## Aim:
Copy out all the data, word for word.
□ □ □ □ □ □ □
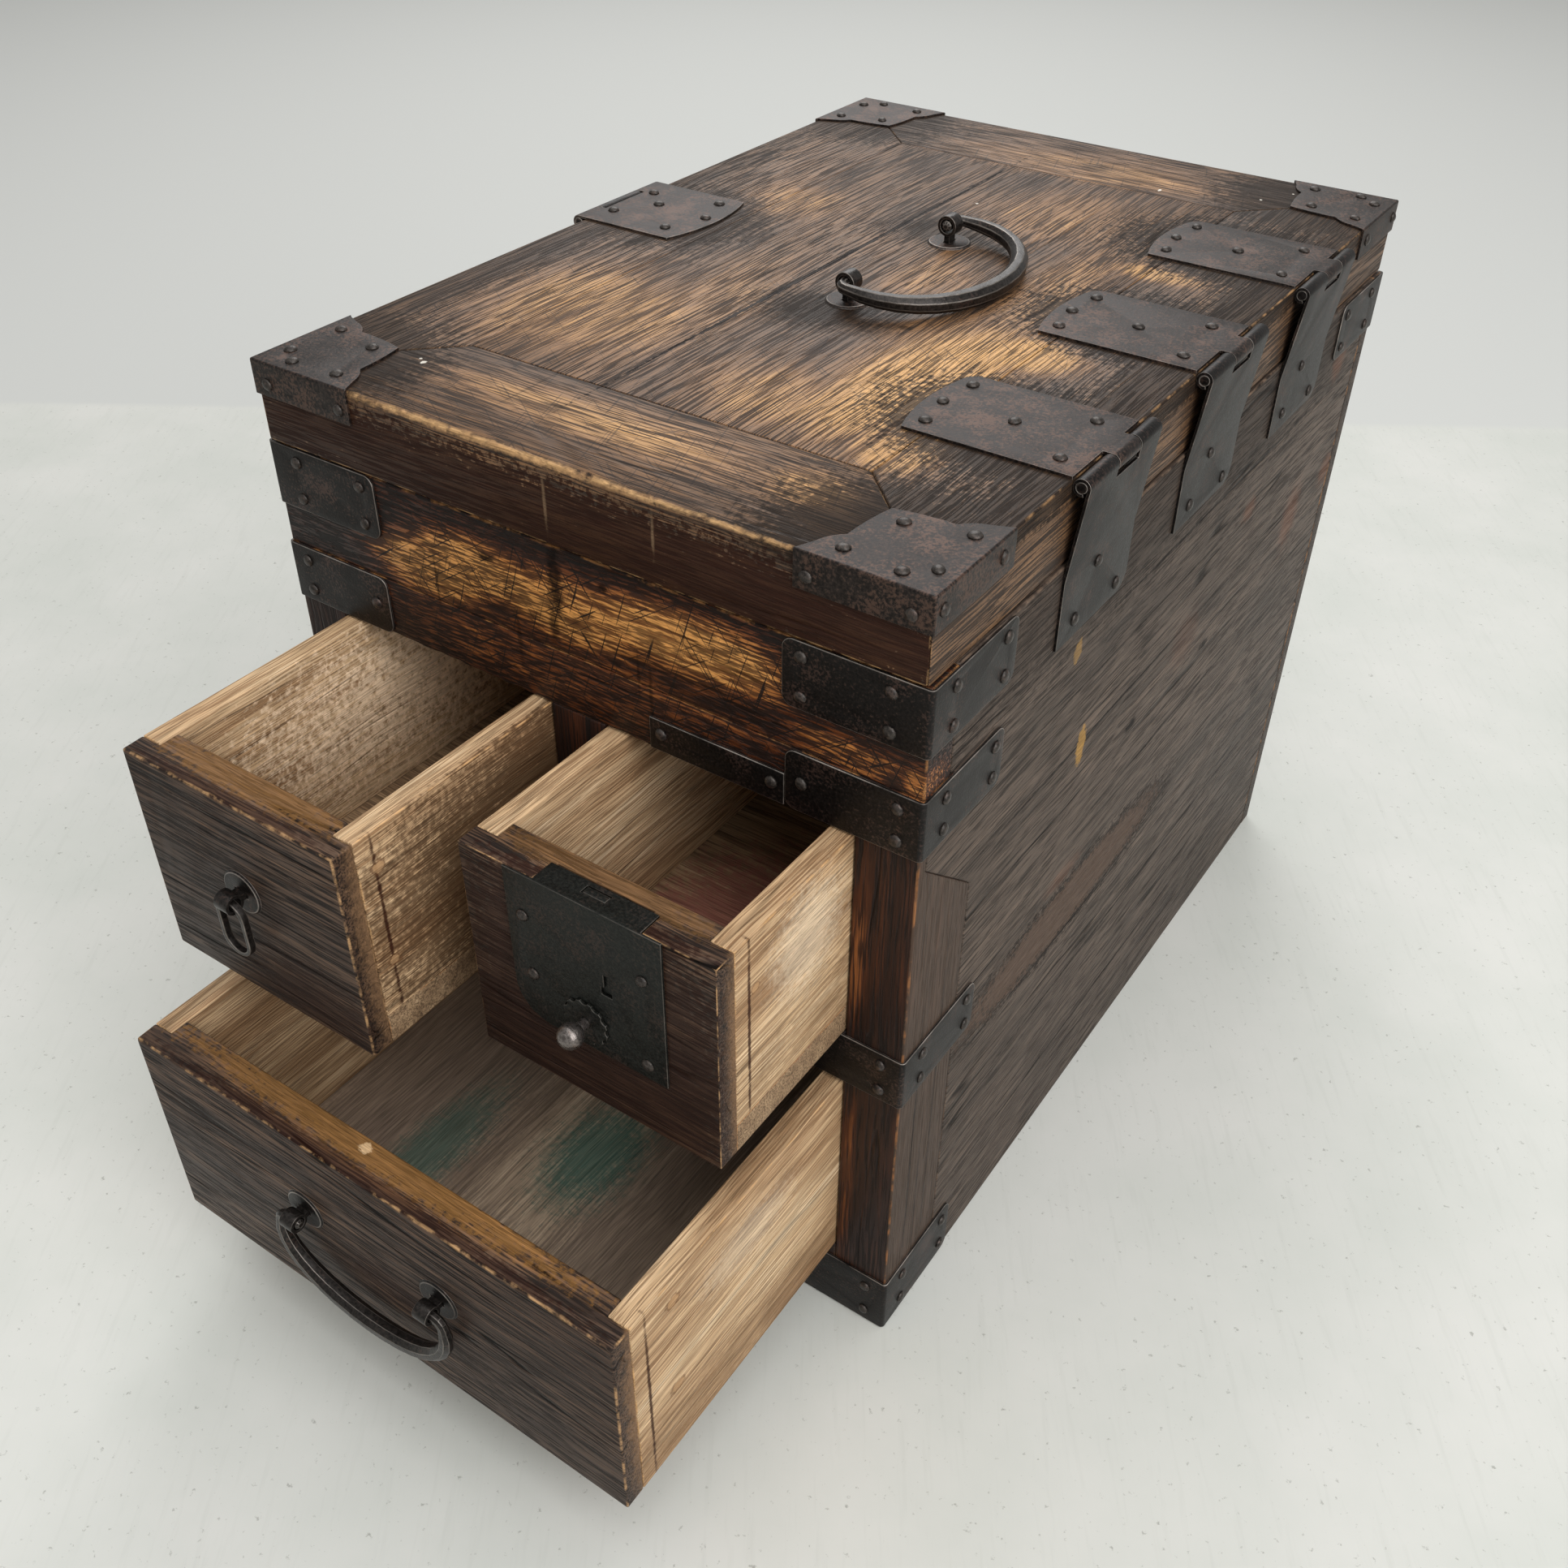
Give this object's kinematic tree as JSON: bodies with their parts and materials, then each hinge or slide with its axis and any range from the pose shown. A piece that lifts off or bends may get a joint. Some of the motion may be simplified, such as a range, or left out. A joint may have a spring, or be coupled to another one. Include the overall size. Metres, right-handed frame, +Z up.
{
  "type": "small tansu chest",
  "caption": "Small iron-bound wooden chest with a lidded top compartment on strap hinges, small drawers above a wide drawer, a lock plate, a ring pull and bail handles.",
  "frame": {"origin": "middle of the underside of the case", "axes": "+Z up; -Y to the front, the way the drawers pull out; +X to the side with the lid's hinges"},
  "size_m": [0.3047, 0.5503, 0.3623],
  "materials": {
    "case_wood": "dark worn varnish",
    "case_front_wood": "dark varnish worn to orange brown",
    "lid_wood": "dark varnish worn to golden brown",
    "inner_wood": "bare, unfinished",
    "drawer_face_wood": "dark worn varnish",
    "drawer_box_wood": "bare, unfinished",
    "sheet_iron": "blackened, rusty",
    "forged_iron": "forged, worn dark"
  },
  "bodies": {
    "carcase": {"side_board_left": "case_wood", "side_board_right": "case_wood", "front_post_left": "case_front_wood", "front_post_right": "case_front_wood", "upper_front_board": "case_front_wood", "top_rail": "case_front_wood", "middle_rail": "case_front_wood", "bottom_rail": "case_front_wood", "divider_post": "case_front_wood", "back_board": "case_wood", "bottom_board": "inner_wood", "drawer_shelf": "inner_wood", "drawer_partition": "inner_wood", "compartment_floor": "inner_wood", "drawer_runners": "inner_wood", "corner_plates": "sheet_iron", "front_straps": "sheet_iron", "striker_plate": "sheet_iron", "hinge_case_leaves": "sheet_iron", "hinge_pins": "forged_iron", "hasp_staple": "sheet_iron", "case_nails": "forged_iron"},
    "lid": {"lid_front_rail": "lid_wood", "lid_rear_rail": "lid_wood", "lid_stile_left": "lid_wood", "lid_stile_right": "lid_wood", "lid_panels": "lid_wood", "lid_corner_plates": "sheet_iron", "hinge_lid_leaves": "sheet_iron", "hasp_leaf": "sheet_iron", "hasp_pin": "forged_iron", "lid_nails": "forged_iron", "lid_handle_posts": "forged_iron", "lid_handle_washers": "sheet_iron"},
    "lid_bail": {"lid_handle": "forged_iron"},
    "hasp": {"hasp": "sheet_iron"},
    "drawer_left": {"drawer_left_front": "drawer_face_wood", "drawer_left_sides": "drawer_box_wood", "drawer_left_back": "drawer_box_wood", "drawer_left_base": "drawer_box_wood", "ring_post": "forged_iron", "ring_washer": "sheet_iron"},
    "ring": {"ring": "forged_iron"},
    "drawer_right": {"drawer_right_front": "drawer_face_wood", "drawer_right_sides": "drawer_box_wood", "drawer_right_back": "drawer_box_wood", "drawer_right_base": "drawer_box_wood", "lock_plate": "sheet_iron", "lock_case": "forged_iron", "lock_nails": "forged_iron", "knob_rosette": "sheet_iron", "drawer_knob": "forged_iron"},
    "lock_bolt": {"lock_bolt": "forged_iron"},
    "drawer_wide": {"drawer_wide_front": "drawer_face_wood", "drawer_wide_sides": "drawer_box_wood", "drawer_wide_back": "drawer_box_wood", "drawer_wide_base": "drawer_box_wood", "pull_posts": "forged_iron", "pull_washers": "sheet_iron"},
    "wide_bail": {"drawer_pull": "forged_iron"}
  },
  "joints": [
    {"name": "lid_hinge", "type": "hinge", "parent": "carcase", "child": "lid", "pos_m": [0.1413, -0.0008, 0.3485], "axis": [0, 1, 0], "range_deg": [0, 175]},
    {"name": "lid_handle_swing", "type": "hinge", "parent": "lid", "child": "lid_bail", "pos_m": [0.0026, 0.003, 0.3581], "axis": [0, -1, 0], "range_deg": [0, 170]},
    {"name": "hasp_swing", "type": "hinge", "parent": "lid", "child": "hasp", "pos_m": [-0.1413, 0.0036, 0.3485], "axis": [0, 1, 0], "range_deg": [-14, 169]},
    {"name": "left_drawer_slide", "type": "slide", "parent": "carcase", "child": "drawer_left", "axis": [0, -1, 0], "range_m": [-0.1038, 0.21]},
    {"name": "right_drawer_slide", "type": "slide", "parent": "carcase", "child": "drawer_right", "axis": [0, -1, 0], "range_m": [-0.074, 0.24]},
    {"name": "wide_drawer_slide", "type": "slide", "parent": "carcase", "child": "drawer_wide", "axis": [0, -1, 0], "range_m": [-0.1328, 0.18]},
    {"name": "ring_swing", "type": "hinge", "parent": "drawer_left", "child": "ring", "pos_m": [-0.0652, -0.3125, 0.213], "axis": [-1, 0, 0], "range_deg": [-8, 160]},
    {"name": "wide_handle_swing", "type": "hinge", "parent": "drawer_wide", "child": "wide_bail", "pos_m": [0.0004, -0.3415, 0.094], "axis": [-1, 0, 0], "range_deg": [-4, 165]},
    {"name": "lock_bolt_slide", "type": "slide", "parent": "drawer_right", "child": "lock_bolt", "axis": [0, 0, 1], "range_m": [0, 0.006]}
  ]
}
□ □ □ □ □ □ □
## Task solution:
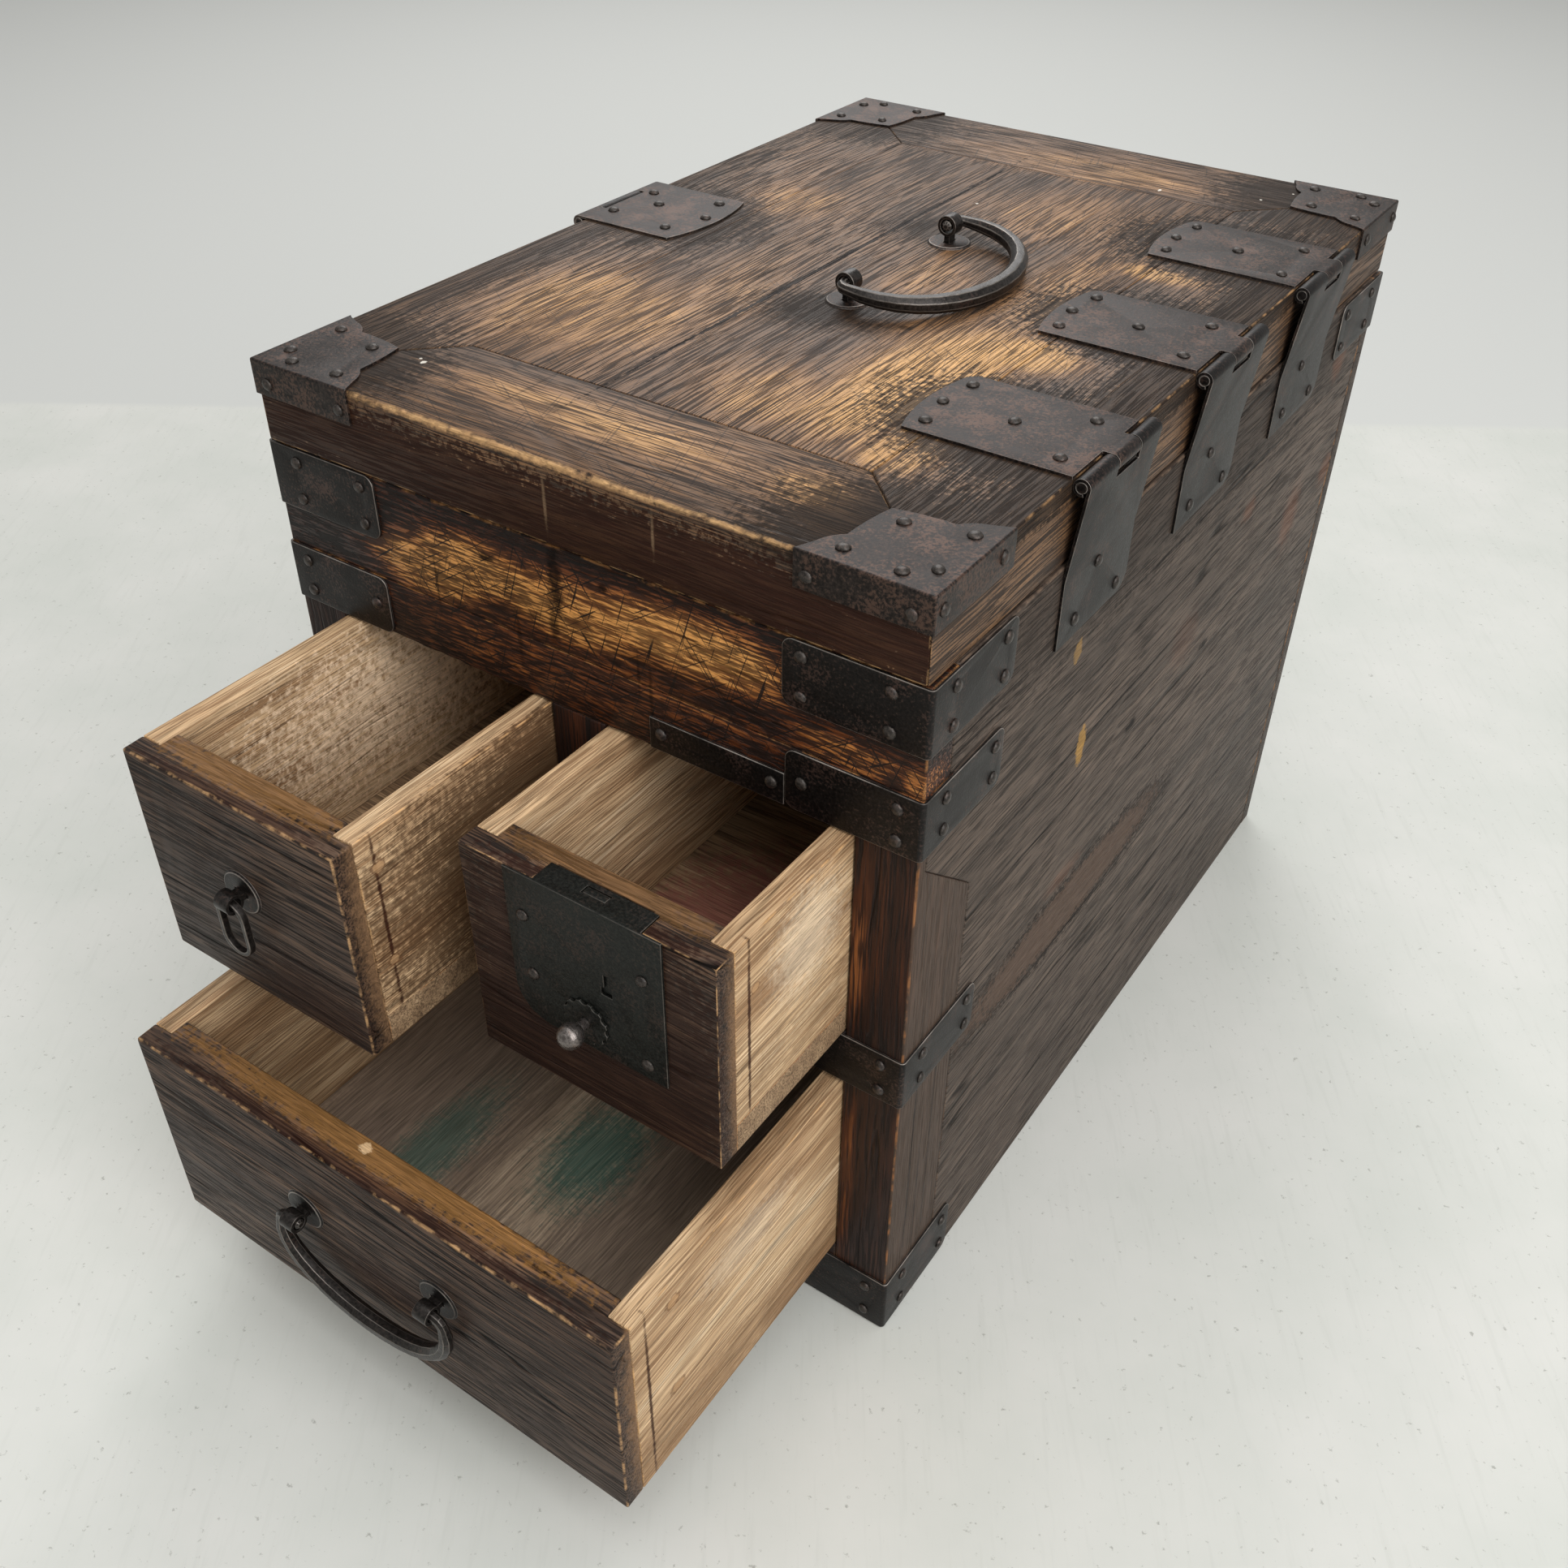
Give this object's kinematic tree as JSON: bodies with their parts and materials, then each hinge or slide with its axis and any range from the pose shown. A piece that lifts off or bends may get a joint. Some of the motion may be simplified, such as a range, or left out. A joint may have a spring, or be coupled to another one. Include the overall size. Metres, right-handed frame, +Z up.
{
  "type": "small tansu chest",
  "caption": "Small iron-bound wooden chest with a lidded top compartment on strap hinges, small drawers above a wide drawer, a lock plate, a ring pull and bail handles.",
  "frame": {"origin": "middle of the underside of the case", "axes": "+Z up; -Y to the front, the way the drawers pull out; +X to the side with the lid's hinges"},
  "size_m": [0.3047, 0.5503, 0.3623],
  "materials": {
    "case_wood": "dark worn varnish",
    "case_front_wood": "dark varnish worn to orange brown",
    "lid_wood": "dark varnish worn to golden brown",
    "inner_wood": "bare, unfinished",
    "drawer_face_wood": "dark worn varnish",
    "drawer_box_wood": "bare, unfinished",
    "sheet_iron": "blackened, rusty",
    "forged_iron": "forged, worn dark"
  },
  "bodies": {
    "carcase": {"side_board_left": "case_wood", "side_board_right": "case_wood", "front_post_left": "case_front_wood", "front_post_right": "case_front_wood", "upper_front_board": "case_front_wood", "top_rail": "case_front_wood", "middle_rail": "case_front_wood", "bottom_rail": "case_front_wood", "divider_post": "case_front_wood", "back_board": "case_wood", "bottom_board": "inner_wood", "drawer_shelf": "inner_wood", "drawer_partition": "inner_wood", "compartment_floor": "inner_wood", "drawer_runners": "inner_wood", "corner_plates": "sheet_iron", "front_straps": "sheet_iron", "striker_plate": "sheet_iron", "hinge_case_leaves": "sheet_iron", "hinge_pins": "forged_iron", "hasp_staple": "sheet_iron", "case_nails": "forged_iron"},
    "lid": {"lid_front_rail": "lid_wood", "lid_rear_rail": "lid_wood", "lid_stile_left": "lid_wood", "lid_stile_right": "lid_wood", "lid_panels": "lid_wood", "lid_corner_plates": "sheet_iron", "hinge_lid_leaves": "sheet_iron", "hasp_leaf": "sheet_iron", "hasp_pin": "forged_iron", "lid_nails": "forged_iron", "lid_handle_posts": "forged_iron", "lid_handle_washers": "sheet_iron"},
    "lid_bail": {"lid_handle": "forged_iron"},
    "hasp": {"hasp": "sheet_iron"},
    "drawer_left": {"drawer_left_front": "drawer_face_wood", "drawer_left_sides": "drawer_box_wood", "drawer_left_back": "drawer_box_wood", "drawer_left_base": "drawer_box_wood", "ring_post": "forged_iron", "ring_washer": "sheet_iron"},
    "ring": {"ring": "forged_iron"},
    "drawer_right": {"drawer_right_front": "drawer_face_wood", "drawer_right_sides": "drawer_box_wood", "drawer_right_back": "drawer_box_wood", "drawer_right_base": "drawer_box_wood", "lock_plate": "sheet_iron", "lock_case": "forged_iron", "lock_nails": "forged_iron", "knob_rosette": "sheet_iron", "drawer_knob": "forged_iron"},
    "lock_bolt": {"lock_bolt": "forged_iron"},
    "drawer_wide": {"drawer_wide_front": "drawer_face_wood", "drawer_wide_sides": "drawer_box_wood", "drawer_wide_back": "drawer_box_wood", "drawer_wide_base": "drawer_box_wood", "pull_posts": "forged_iron", "pull_washers": "sheet_iron"},
    "wide_bail": {"drawer_pull": "forged_iron"}
  },
  "joints": [
    {"name": "lid_hinge", "type": "hinge", "parent": "carcase", "child": "lid", "pos_m": [0.1413, -0.0008, 0.3485], "axis": [0, 1, 0], "range_deg": [0, 175]},
    {"name": "lid_handle_swing", "type": "hinge", "parent": "lid", "child": "lid_bail", "pos_m": [0.0026, 0.003, 0.3581], "axis": [0, -1, 0], "range_deg": [0, 170]},
    {"name": "hasp_swing", "type": "hinge", "parent": "lid", "child": "hasp", "pos_m": [-0.1413, 0.0036, 0.3485], "axis": [0, 1, 0], "range_deg": [-14, 169]},
    {"name": "left_drawer_slide", "type": "slide", "parent": "carcase", "child": "drawer_left", "axis": [0, -1, 0], "range_m": [-0.1038, 0.21]},
    {"name": "right_drawer_slide", "type": "slide", "parent": "carcase", "child": "drawer_right", "axis": [0, -1, 0], "range_m": [-0.074, 0.24]},
    {"name": "wide_drawer_slide", "type": "slide", "parent": "carcase", "child": "drawer_wide", "axis": [0, -1, 0], "range_m": [-0.1328, 0.18]},
    {"name": "ring_swing", "type": "hinge", "parent": "drawer_left", "child": "ring", "pos_m": [-0.0652, -0.3125, 0.213], "axis": [-1, 0, 0], "range_deg": [-8, 160]},
    {"name": "wide_handle_swing", "type": "hinge", "parent": "drawer_wide", "child": "wide_bail", "pos_m": [0.0004, -0.3415, 0.094], "axis": [-1, 0, 0], "range_deg": [-4, 165]},
    {"name": "lock_bolt_slide", "type": "slide", "parent": "drawer_right", "child": "lock_bolt", "axis": [0, 0, 1], "range_m": [0, 0.006]}
  ]
}